In my experience, when organizations expand, whether it’s through acquisition, international growth, or launching new business lines, finance teams might struggle with scattered visibility and operational strain brought on by managing multiple disparate entities.
The question isn’t whether to scale, but how to do it.
Finance leaders have two choices:
- Add headcount to handle increasing volume.
- Scale processes without adding staff through digital mastery.
Organizations looking to future-proof their finance operations choose option two. Digital mastery is leveraging automation to drive innovation, improve operations, and create superior customer value. It helps organizations add subsidiaries, geographies, and payment methods without multiplying administrative friction. When multi-entity management is approached strategically, it becomes less about surviving complexity and more about building the infrastructure for enterprise agility.
The Visibility Gap
There’s limited visibility when each entity operates its own payment systems, spreadsheets, and approval workflows. An organization quickly loses its single source of truth. Finance teams find themselves chasing data across platforms, reconciling conflicting reports, and making decisions based on outdated information, slowing operations to a crawl.
This fragmentation creates a reactive finance culture where teams spend their energy catching up rather than looking ahead. The visibility gap widens with each new entity added, as the number of potential disconnects grows exponentially.
Compliance Across Jurisdictions
In an ever-changing regulatory environment, managing varying tax documentation requirements—W-9s for domestic vendors, W-8s for international suppliers, VAT obligations that differ by country—becomes much more complex without a unified platform.
Each jurisdiction carries its own reporting deadlines, withholding rules, and documentation standards. A single missed filing or incorrect form due to manual processes can trigger penalties that eclipse any savings.
The Audit Problem
Decentralized payments create audit instability by design. The month-end close stretches from days into weeks as reconciliation forces teams to pull data from multiple systems, match varying transaction formats, and hunt through email threads for approval chains. Auditors request documentation that spans multiple systems, and the finance team scrambles to prove what should be self-evident.

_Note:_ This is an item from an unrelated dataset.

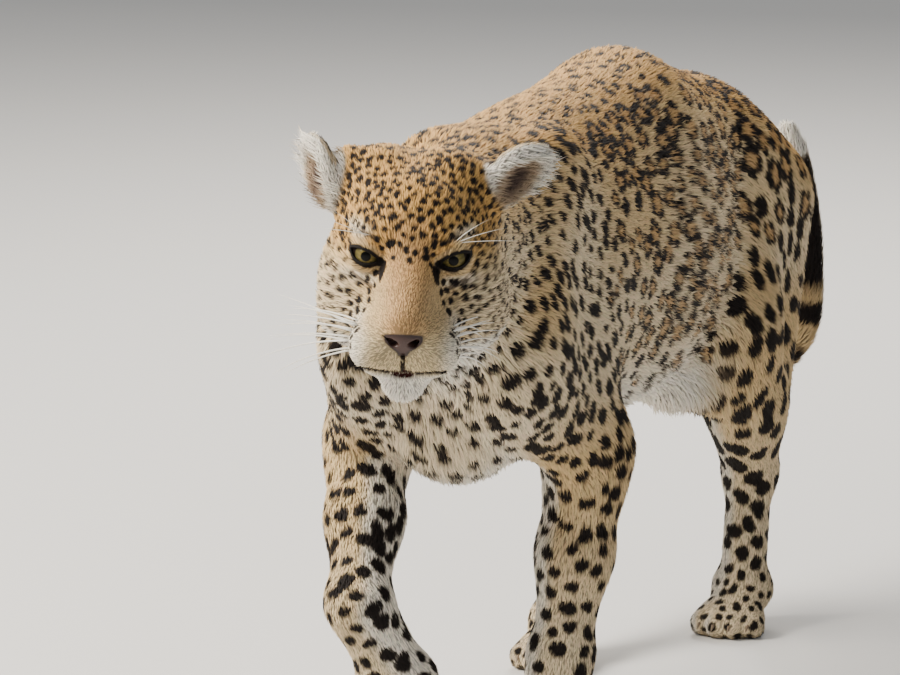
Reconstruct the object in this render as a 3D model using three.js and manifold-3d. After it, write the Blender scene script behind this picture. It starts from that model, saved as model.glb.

Centralized Command, Local Execution
Most modern multi-entity infrastructure supports a single master payer account with unlimited sub-entities operating within a single unified instance. This architecture means that adding a new subsidiary, whether through acquisition or organic expansion, doesn’t require building parallel systems from scratch. The framework exists; the new entity simply plugs in.
Permission-Based Visibility
Local teams need access to the bills, vendors, and workflows relevant to their operations. A regional office in Singapore processes its invoices without visibility into European transactions, while the headquarters maintains oversight across all entities. Fraud controls, approval thresholds, and compliance requirements cascade from the center while execution happens at the edge.
This isn’t about limiting information. It’s about ensuring the right people see the right data at the right time. Permissioning enforces access levels while preserving centralized oversight.
Beyond Processing: Turning Finance into a Strategic Partner
Speed and Governance Together
True scale requires a centralized payments framework that empowers local teams to move quickly while maintaining the oversight leadership needs. When approval workflows are built into the system rather than bolted on afterward, speed and governance become complementary rather than competing priorities.
Adaptive Fraud Defense
Reactive security measures, such as reviewing transactions after the fact or manually investigating anomalies, cannot keep pace with evolving threats. Real-time protection systems that anticipate fraud signatures ensure all entities remain secure without requiring manual intervention at every step.
The goal is protection that scales with the organization rather than protection that requires scaling the security team.
Lean Operational Excellence
When finance teams stop managing data entry and start analyzing trends, the function transforms from a cost center to a strategic partner. Automating manual noise in multi-entity payments (think reconciliation, documentation gathering, and chasing approvals) frees the finance team to focus on high-value work. Organizations maximize output and retain their best people not by asking them to do more, but by eliminating the work that doesn’t require human attention in the first place.
Examples of Scaling Through Automation
Create Music Group is a great example of what centralized multi-entity management looks like in practice. They moved to managing four global entities under a single system, eliminating 36 days of manual payment processing annually.
Plentific faced a challenge familiar to fast-growing companies: expanding to four global entities with contractors scattered across jurisdictions. Each one had distinct tax requirements and payment preferences. Rather than building separate processes for each region or adding staff to manage increased volume, they manage it all from a single automated platform.
The finance team at Stack Overflow recognized early on that international expansion demanded purpose-built infrastructure. They specifically sought a multi-currency, multi-entity technology capable of rolling out finance operations with proper controls across all international workflows.
What these companies have in common is that they optimized workflows so their systems can scale with the business.
Future-Proofing for Sustainable Growth
Manual processes that worked for a single entity become liabilities as organizations expand.
Finance leaders at scaling organizations will manage multi-entity infrastructure. The question is whether they will build the right foundation before or after fragmentation and manual processes create unsustainable complexity.
A centralized, automated payments framework delivers the visibility, compliance, and efficiency that resilient, growing organizations require.